Witztum claims that we never asked Emanuel to check all the dates.
The facts are that on Feb 4 1999 we wrote to Emanuel: "In the case of rabbis for which you did not previously make a careful investigation of the date of death, please do so. It is very important that we use the best available date for every rabbi." On Feb 20, he replied: "I investigated most of the death dates during my work of the last few months... In last two weeks I investigated the death dates of those names I didn't check before... So, now I [have] investigated the death dates for everyone on the new list.".
Let us take this opportunity to ask Witztum again why he did not take Havlin's advice on the dates.

Witztum claims that Emanuel used the wrong spellings for Rabbi Ayash's name, and that he was wrong to claim there was a dispute over the death date of Rabbi Hasid.
The facts are that we are obliged to ignore Witztum's opinions.
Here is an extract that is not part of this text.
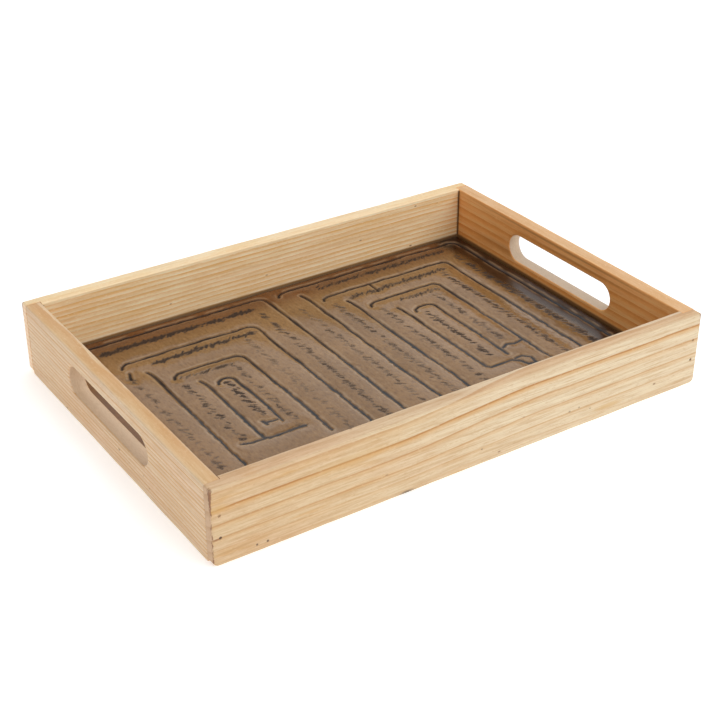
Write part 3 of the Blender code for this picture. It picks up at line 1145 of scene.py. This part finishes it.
def plywood_material():
    """Unfinished plywood: a rotary-cut face with broad figure, fibre and a few patches."""
    s = Shader("plywood")
    point = s.position()
    figure = s.noise(s.stretched(point, (170.0, 34.0, 50.0), 9.0), 3.0, 0.5, 0.8)
    rings = s.math("FRACT", s.times(figure, 9.0))
    band = s.times(s.fade(rings, 0.3, 0.9), s.fade(rings, 0.92, 1.0, 1.0, 0.0))
    fibre = s.noise(s.stretched(point, (22.0, 0.7, 2.0), 3.0), 3.0, 0.65)
    blotch = s.noise(s.stretched(point, (90.0, 60.0, 40.0), 4.0), 2.0)
    color = s.mix(s.fade(blotch, 0.3, 0.7), BIRCH, BIRCH_WARM)
    color = s.mix(s.times(band, 0.4), color, BIRCH_BAND)
    color = s.mix(s.fade(fibre, 0.4, 0.75, 0.0, 0.4), color, BIRCH_FIBRE)
    roughness = s.fade(fibre, 0.2, 0.8, 0.62, 0.8)
    normal = s.bump(fibre, 0.00012, 0.8)
    return s.finish(color, roughness, normal)


def steel_material():
    """Dull drawn wire with a trace of rust; the upper brads were dabbed with wood filler."""
    s = Shader("brad_steel")
    point = s.position()
    spots = s.noise(s.stretched(point, (0.5, 0.5, 0.5), 2.0), 3.0, 0.7)
    drawn = s.noise(s.stretched(point, (0.15, 4.0, 0.15), 7.0), 2.0)
    color = s.mix(s.fade(spots, 0.35, 0.6), STEEL, RUST)
    filled = s.fade(point[2], RIM / 2 - 1.0, RIM / 2 + 1.0, 0.0, 0.9)
    color = s.mix(filled, color, s.mix(spots, FILLER_DARK, FILLER_PALE))
    roughness = s.fade(drawn, 0.2, 0.8, 0.35, 0.6)
    normal = s.bump(drawn, 0.00002, 0.5)
    return s.finish(color, roughness, normal, Metallic=0.5)


def dress(piece, material):
    piece.data.materials.clear()
    piece.data.materials.append(material)


# ---------------------------------------------------------------- stage

VIEW_AZIMUTH = math.radians(-33.51)
VIEW_ELEVATION = math.radians(29.98)
VIEW_DISTANCE = 2.759 * LENGTH
VIEW_TARGET = Vector((0.033 * LENGTH, 0.047 * LENGTH, 0.0))
LENS = 73.1
SENSOR = 36.0

# The floor is wide enough that no view shows its edge
FLOOR_RADIUS = 30.0
FLOOR_GLOW = 0.43
WORLD_LIGHT = 0.29

# Softboxes, all aimed at the tray: name, place, width and height, power in watts
SOFTBOXES = (
    ("key_softbox", (0.7, -1.9, 1.35), (2.4, 1.5), 30.0),
    ("top_softbox", (0.1, 0.1, 2.2), (1.6, 1.2), 11.5),
    ("back_panel", (1.35, 1.85, 1.6), (3.4, 2.4), 21.5),
    ("side_softbox", (-2.0, 0.1, 1.2), (1.4, 1.0), 5.0),
)


def make_floor():
    mesh = bpy.data.meshes.new("studio_floor")
    shape = bmesh.new()
    bmesh.ops.create_circle(shape, cap_ends=True, segments=96, radius=FLOOR_RADIUS)
    shape.to_mesh(mesh)
    shape.free()
    floor = add_object("studio_floor", mesh)
    floor.location.z = LOW.z
    s = Shader("studio_floor")
    mottle = s.noise(s.stretched(s.position(), (400.0, 400.0, 400.0)), 1.0)
    color = s.mix(mottle, (0.93, 0.93, 0.93), (0.95, 0.95, 0.95))
    normal = s.bump(mottle, 0.0001, 0.1)
    glow = {"Emission_Color": (1.0, 1.0, 1.0, 1.0), "Emission_Strength": FLOOR_GLOW}
    dress(floor, s.finish(color, 0.9, normal, **glow))


def add_softbox(name, position, size, energy):
    light = bpy.data.lights.new(name, "AREA")
    light.shape = "RECTANGLE"
    light.size = size[0]
    light.size_y = size[1]
    light.energy = energy
    softbox = bpy.data.objects.new(name, light)
    bpy.context.scene.collection.objects.link(softbox)
    softbox.location = position
    softbox.rotation_mode = "QUATERNION"
    softbox.rotation_quaternion = (-Vector(position)).to_track_quat("-Z", "Y")


def make_light():
    world = bpy.data.worlds.new("studio")
    world.use_nodes = True
    background = world.node_tree.nodes["Background"]
    background.inputs["Color"].default_value = (1.0, 1.0, 1.0, 1.0)
    background.inputs["Strength"].default_value = WORLD_LIGHT
    bpy.context.scene.world = world
    for name, place_at, size, power in SOFTBOXES:
        add_softbox(name, place_at, size, power)
    bpy.context.scene.view_settings.view_transform = "Standard"


def make_camera():
    camera = bpy.data.objects.new("camera", bpy.data.cameras.new("camera"))
    bpy.context.scene.collection.objects.link(camera)
    camera.data.sensor_width = SENSOR
    camera.data.lens = LENS
    camera.data.clip_start = 0.01
    away = Vector(
        (
            math.sin(VIEW_AZIMUTH) * math.cos(VIEW_ELEVATION),
            -math.cos(VIEW_AZIMUTH) * math.cos(VIEW_ELEVATION),
            math.sin(VIEW_ELEVATION),
        )
    )
    camera.location = VIEW_TARGET + away * VIEW_DISTANCE
    camera.rotation_mode = "QUATERNION"
    camera.rotation_quaternion = (-away).to_track_quat("-Z", "Y")
    bpy.context.scene.camera = camera


# ---------------------------------------------------------------- the tray

def build():
    openings = {opening["name"]: opening for opening in frame["record"]["physics"]["openings"]}
    for node in LONG_BOARDS:
        dress(make_long_board(node), pine_material(node, GRAINS[node]))
    for node in HANDLE_BOARDS:
        side = node.split("_")[0]
        board = make_handle_board(node, openings[side + "_hand_slot"])
        dress(board, pine_material(node, GRAINS[node]))
    steel = steel_material()
    for node in BRADS:
        dress(make_brad(node), steel)
    dress(make_panel(), glass_material())
    dress(frame["nodes"]["base_board"], plywood_material())
    make_floor()
    make_light()
    make_camera()


build()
We had employed an expert to make decisions to protect the data from our bias, according to the best scientific practice, and were obliged to accept his decisions. Witztum himself is obliged to use the appellations in the precise form provided by Emanuel.

Doron Witztum does not seem to understand that when he bases an experiment on data provided by an expert he cannot use his own judgement to edit that data. (This matter was explained to Witztum repeatedly and one of us (GK) personally tried to explain it to him back in 1993.)

As we said above, Witztum's mistake of trying to edit data provided by an independent expert goes a long way towards explaining the "Torah code puzzle". Incidentally, if he was not sure about these spellings he could have asked us. On several occasions (most recently in May 2001) Witztum asked us questions of similar nature and we provided him with the information he requested.

In summary: We stand by what we wrote in the article above.